One time 1 opened 1 Heart, my father doubled, my mother passed, and it was my wife's turn to bid. She faced the normal beginner's problem: She didn't have many points, and her best suit was hearts. She didn't WANT to bid a 3 card suit. No surprise. As she thought about what to do, my father said that she COULDN'T PASS. My mother explained that she HAD to bid. I thundered, "SHE CAN DO WHAT SHE WANTS." My wife later said she appreciated my support.

So she passed and I was in 1 heart doubled making 3, for lots of points. As coincidence would have it, a few hands later we had essentially the same auction. This time, she WANTED to know what her options were. She was very HAPPY to discover that she could bid a three-card suit without many points. She made the "correct" bid, the best bid, and she was doing what she wanted. She had learned.

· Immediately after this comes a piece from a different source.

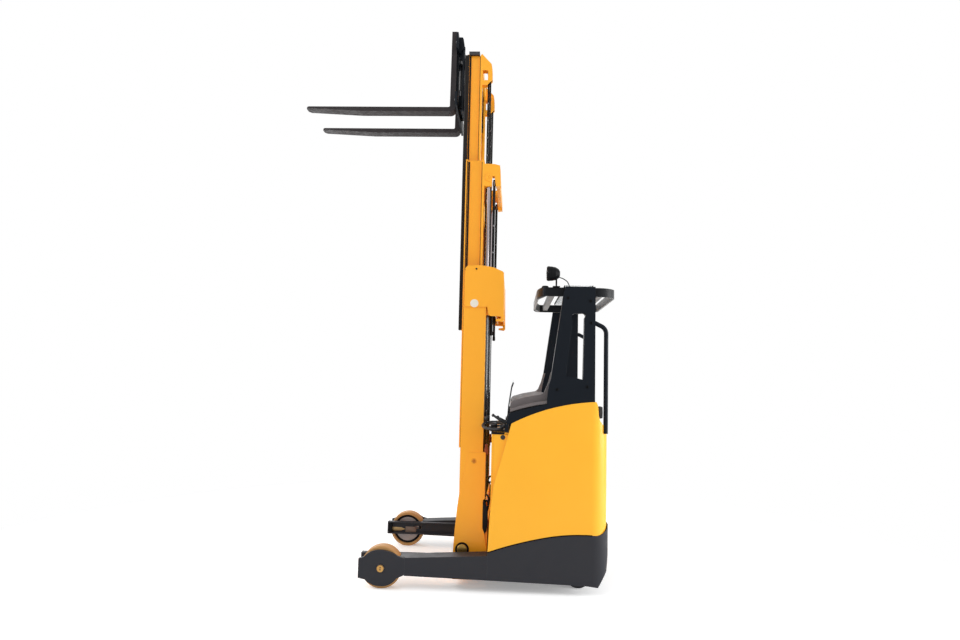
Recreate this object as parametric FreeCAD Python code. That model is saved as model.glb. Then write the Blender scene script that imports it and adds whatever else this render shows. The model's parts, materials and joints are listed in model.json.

It might help you to know that the rules aren't as good as you might trust them to be. One of the cardinal rules of Blackwood is that you do not ask for aces and then stop short of slam because you are missing just one ace. But, as I have learned from beginners, this actual can work well. I suspect that if partner has limited his or her hand, if you are just using HCP, and if slam is borderline, it is a good strategy to ask for aces and stop if you are missing one ace.

Or, my wife has a way of playing a hand, where she starts in on a cross-ruff, then half-way through she changes her mind and draws trumps. This contradicts the rule of formulating a plan at trick one. But it worked more than once for her, so I finally tried it and it worked for me too.

Summary

The goal is not to make it easy on beginners. Either they like to think or they don't, and if they don't, bridge is not their card game. So challenge them to think.

The goal is also not to have them learn to be as good as possible as quickly as possible. The fact is, you do not have to teach rules, and it is no fun if they are just following rules. Teach them principles, okay, or strategies, but not rules.

The goal is to have fun. But if you just teach them rules, they are likely to mindlessly follow rules. Then they not only won't enjoy bridge, they also won't be very good at it.